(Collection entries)
◆ ◆ ◆ ◆
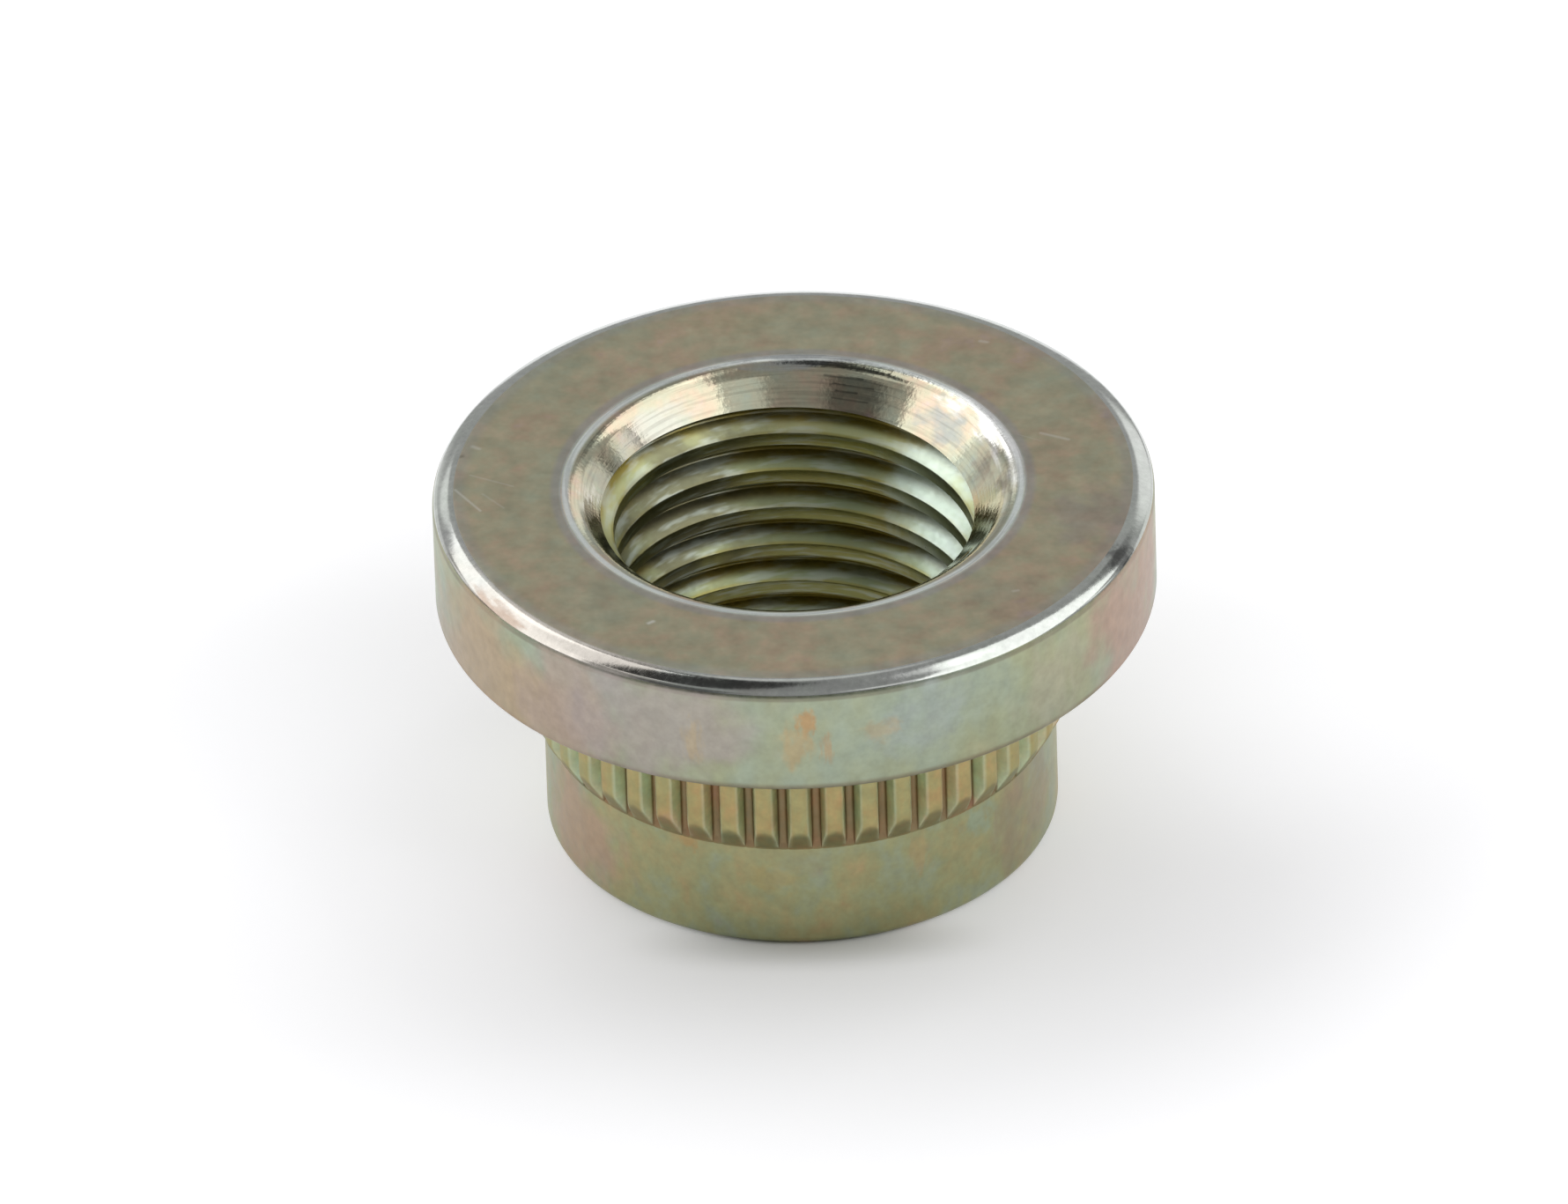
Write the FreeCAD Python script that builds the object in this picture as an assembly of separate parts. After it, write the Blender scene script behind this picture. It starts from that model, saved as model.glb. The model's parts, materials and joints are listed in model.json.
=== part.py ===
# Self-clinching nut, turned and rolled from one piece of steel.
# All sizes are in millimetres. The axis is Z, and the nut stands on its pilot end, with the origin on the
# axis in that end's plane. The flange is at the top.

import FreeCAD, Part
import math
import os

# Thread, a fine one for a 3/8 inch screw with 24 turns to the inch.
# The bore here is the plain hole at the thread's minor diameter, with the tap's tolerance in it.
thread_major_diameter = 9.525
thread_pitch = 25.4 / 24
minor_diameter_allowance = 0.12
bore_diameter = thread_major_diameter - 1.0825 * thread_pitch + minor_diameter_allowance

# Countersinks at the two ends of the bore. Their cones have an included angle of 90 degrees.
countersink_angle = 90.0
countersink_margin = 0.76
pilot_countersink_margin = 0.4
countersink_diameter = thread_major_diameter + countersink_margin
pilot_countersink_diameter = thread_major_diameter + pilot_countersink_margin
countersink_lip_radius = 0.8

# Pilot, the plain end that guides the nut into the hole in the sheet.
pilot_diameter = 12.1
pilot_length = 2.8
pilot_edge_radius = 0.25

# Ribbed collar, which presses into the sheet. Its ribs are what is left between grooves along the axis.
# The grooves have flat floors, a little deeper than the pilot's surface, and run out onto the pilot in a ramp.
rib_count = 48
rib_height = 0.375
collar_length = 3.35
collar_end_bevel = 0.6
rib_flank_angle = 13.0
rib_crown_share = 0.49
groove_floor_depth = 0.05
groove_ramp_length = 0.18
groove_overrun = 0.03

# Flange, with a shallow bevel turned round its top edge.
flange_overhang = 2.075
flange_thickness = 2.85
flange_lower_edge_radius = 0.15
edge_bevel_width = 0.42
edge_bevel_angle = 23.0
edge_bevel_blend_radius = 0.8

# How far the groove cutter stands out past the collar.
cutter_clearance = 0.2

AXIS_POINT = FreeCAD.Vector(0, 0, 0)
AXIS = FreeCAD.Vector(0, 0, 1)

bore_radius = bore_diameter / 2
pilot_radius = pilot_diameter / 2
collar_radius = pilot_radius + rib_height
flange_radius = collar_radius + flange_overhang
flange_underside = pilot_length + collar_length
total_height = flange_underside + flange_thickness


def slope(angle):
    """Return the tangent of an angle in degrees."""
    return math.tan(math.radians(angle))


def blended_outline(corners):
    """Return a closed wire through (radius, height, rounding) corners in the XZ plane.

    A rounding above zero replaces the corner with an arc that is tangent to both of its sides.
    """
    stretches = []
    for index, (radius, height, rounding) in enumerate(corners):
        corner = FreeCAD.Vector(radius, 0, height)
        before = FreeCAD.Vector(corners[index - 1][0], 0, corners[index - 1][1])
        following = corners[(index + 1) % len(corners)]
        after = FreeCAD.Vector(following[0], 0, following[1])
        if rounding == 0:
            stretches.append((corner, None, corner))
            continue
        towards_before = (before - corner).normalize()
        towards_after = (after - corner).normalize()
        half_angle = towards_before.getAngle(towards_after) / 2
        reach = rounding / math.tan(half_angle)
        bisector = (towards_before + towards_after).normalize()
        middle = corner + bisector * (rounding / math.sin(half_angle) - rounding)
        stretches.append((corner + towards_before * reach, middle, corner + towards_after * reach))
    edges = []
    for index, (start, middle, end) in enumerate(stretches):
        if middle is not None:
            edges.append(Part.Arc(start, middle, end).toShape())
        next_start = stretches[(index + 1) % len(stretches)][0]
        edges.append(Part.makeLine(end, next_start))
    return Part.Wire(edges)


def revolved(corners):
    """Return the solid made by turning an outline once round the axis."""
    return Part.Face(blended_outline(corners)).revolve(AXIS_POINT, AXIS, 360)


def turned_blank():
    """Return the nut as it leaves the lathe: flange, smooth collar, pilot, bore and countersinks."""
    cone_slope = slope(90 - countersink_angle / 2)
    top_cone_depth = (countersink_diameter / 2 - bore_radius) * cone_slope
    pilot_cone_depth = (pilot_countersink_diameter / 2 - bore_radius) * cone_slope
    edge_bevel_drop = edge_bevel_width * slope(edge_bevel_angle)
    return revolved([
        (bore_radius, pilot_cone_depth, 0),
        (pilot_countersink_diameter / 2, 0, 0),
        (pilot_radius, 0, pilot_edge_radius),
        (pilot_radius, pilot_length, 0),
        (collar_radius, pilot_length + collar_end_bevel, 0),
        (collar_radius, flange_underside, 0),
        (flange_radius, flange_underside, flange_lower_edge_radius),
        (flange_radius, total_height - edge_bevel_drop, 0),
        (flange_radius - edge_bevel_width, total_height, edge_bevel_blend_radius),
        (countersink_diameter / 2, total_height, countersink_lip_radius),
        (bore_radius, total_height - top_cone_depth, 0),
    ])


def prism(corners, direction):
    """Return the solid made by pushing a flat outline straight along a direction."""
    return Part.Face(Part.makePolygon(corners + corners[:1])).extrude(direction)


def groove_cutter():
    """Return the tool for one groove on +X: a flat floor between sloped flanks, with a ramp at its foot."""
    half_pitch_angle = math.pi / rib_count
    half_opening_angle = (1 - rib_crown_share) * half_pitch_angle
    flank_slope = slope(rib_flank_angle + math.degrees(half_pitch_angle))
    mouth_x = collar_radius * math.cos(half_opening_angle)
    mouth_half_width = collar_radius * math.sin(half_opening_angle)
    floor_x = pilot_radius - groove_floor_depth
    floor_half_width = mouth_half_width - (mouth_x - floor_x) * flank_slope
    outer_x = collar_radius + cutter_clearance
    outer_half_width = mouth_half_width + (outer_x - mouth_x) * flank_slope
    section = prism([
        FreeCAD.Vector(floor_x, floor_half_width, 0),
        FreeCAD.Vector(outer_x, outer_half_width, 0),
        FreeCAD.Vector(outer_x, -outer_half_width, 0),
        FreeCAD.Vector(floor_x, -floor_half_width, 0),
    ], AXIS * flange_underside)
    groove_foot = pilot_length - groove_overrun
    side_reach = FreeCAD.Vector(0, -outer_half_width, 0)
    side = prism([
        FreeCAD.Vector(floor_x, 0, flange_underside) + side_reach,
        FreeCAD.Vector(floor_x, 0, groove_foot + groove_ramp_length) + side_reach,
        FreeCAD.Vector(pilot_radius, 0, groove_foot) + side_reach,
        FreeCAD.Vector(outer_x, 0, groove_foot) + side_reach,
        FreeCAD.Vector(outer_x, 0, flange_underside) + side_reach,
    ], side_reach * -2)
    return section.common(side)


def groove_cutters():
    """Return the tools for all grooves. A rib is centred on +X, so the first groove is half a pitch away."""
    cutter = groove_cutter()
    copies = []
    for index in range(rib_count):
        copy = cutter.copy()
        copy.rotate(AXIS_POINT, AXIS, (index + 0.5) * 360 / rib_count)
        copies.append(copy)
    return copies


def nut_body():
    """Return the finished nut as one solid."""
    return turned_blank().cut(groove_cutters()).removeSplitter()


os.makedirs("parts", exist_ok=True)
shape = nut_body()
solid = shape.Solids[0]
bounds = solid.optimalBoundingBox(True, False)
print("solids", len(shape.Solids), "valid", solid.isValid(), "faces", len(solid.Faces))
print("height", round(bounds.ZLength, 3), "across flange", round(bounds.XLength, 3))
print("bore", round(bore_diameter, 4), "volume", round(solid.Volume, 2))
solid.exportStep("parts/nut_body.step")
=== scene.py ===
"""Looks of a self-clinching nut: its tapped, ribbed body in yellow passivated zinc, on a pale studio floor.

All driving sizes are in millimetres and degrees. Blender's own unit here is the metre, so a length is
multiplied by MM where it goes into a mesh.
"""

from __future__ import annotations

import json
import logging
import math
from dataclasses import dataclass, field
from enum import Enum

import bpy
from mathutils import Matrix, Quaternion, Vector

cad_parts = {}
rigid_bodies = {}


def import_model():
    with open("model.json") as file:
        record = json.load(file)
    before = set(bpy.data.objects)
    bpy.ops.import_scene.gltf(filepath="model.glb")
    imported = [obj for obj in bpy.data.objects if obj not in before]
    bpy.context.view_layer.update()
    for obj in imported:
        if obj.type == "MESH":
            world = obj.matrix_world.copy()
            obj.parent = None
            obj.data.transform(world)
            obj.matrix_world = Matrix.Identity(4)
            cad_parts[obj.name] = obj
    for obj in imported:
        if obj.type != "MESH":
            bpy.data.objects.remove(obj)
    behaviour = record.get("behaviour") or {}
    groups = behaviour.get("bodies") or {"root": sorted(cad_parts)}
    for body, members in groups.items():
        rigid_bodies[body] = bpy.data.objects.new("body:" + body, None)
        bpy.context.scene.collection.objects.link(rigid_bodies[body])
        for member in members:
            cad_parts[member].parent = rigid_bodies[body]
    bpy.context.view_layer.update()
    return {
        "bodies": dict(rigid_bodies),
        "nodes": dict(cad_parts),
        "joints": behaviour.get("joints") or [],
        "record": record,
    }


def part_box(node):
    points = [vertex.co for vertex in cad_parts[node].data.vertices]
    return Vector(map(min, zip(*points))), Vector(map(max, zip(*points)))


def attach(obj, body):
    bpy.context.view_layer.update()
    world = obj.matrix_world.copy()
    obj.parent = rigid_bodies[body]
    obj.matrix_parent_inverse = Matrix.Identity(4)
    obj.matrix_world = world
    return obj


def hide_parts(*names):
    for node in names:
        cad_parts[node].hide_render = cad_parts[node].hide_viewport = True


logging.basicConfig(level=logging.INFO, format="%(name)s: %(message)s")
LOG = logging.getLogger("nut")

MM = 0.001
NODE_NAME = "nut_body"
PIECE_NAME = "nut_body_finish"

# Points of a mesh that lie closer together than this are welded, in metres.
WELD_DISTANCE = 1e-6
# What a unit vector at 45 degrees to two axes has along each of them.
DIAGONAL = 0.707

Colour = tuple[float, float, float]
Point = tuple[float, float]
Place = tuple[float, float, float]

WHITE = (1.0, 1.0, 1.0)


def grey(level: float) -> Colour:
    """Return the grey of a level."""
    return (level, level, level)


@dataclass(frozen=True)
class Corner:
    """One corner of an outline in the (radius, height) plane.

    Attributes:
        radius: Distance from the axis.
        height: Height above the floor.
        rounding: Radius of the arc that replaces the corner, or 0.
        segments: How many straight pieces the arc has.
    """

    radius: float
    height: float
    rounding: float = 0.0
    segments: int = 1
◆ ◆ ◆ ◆
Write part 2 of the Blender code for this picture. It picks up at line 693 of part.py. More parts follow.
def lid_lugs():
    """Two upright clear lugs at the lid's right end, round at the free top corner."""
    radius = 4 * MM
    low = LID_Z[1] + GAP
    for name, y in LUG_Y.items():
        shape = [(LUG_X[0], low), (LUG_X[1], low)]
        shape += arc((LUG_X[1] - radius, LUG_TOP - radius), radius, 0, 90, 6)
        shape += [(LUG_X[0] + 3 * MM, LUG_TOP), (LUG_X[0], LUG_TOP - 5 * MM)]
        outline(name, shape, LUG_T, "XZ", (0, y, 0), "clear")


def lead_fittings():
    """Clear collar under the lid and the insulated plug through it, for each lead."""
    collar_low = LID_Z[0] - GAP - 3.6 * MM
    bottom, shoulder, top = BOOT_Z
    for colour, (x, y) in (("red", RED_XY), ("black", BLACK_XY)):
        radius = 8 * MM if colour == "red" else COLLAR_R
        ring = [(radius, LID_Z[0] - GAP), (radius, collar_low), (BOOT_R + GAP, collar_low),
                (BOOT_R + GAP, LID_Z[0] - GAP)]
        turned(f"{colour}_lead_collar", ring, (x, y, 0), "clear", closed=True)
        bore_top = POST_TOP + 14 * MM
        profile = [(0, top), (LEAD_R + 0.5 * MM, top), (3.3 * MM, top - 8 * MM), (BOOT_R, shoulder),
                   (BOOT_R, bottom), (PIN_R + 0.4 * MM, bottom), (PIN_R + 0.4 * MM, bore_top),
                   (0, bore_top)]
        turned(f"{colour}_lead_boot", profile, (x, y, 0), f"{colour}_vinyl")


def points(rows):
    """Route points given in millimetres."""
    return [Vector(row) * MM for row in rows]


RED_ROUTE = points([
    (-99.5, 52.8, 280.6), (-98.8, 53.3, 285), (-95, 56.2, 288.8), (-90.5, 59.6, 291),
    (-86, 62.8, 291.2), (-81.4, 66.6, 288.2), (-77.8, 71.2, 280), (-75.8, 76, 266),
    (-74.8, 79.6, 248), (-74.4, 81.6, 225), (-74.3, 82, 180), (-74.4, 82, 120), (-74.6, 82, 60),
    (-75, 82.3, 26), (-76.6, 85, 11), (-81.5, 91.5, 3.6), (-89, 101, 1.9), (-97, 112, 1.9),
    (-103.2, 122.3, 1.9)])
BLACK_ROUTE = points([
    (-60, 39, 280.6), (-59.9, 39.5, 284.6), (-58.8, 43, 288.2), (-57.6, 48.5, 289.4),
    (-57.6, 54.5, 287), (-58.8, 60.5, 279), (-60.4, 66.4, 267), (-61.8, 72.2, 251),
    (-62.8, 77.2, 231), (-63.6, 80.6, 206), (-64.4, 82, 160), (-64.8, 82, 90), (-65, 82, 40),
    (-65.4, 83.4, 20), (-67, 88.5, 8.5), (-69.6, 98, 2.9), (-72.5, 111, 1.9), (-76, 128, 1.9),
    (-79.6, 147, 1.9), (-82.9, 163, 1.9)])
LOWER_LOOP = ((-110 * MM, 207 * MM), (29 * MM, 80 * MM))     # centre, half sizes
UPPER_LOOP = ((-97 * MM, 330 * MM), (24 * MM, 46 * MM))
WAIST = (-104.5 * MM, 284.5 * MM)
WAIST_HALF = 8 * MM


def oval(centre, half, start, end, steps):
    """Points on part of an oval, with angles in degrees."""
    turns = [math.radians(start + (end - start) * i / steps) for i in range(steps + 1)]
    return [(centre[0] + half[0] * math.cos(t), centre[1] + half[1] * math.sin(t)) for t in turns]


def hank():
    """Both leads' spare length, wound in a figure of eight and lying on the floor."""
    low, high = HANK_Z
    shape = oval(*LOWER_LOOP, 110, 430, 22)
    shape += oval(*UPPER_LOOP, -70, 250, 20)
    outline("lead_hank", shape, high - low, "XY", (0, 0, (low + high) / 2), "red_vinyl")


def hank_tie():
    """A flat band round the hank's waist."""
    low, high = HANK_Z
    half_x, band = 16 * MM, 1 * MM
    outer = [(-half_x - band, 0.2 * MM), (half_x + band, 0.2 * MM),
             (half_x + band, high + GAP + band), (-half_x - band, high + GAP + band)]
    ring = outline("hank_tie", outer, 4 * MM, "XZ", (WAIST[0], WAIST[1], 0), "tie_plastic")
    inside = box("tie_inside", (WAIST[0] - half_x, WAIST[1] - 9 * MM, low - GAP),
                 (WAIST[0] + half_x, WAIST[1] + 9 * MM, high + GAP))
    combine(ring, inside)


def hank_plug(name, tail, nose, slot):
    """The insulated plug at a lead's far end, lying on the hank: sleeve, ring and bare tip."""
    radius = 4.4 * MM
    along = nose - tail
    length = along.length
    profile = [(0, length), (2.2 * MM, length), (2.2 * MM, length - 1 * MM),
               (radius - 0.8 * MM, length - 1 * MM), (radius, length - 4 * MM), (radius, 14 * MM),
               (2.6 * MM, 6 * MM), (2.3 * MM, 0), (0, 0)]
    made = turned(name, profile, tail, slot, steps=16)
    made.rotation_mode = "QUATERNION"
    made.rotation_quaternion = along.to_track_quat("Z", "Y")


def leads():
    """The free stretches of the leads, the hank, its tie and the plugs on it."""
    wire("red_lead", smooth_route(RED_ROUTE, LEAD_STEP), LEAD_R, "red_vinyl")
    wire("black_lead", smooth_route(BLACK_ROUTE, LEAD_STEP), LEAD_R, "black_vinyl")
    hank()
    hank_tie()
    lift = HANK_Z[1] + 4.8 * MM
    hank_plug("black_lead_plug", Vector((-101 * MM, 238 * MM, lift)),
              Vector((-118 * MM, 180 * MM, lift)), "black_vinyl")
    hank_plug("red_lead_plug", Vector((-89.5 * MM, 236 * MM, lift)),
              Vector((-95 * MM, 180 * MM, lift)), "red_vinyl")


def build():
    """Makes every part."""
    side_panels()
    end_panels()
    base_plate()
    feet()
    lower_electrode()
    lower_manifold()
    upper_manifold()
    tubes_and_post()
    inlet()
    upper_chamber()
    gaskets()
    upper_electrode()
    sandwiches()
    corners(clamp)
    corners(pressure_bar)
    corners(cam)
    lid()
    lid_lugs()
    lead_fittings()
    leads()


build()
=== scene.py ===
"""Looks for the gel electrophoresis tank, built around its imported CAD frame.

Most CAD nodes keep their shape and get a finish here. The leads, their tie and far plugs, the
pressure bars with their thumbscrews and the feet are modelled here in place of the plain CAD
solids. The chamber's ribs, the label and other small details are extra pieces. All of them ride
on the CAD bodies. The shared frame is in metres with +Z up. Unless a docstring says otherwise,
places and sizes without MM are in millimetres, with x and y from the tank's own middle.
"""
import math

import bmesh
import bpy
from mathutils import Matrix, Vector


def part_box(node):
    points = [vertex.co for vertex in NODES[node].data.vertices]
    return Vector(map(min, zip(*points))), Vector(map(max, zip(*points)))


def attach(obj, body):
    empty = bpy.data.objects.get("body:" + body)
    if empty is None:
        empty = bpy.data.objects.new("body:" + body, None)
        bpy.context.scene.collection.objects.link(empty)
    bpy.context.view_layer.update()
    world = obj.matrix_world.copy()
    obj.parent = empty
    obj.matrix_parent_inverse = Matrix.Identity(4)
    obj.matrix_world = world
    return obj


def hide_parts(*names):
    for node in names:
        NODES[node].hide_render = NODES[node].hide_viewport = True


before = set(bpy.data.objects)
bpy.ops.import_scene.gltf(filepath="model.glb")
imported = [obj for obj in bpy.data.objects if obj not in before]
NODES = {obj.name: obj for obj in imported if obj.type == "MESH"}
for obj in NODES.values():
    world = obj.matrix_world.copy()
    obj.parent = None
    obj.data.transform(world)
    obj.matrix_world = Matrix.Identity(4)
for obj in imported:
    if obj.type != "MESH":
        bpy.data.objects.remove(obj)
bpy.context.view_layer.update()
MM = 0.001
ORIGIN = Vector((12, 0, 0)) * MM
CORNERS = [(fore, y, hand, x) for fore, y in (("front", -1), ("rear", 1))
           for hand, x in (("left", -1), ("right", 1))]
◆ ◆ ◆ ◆
The request: Give back exactly the lines from the line that has "Write the FreeCAD" to the line that has "bore_diameter = thread_major_diameter", both included, and leave out all others.

Exercise solution:
Write the FreeCAD Python script that builds the object in this picture as an assembly of separate parts. After it, write the Blender scene script behind this picture. It starts from that model, saved as model.glb. The model's parts, materials and joints are listed in model.json.
=== part.py ===
# Self-clinching nut, turned and rolled from one piece of steel.
# All sizes are in millimetres. The axis is Z, and the nut stands on its pilot end, with the origin on the
# axis in that end's plane. The flange is at the top.

import FreeCAD, Part
import math
import os

# Thread, a fine one for a 3/8 inch screw with 24 turns to the inch.
# The bore here is the plain hole at the thread's minor diameter, with the tap's tolerance in it.
thread_major_diameter = 9.525
thread_pitch = 25.4 / 24
minor_diameter_allowance = 0.12
bore_diameter = thread_major_diameter - 1.0825 * thread_pitch + minor_diameter_allowance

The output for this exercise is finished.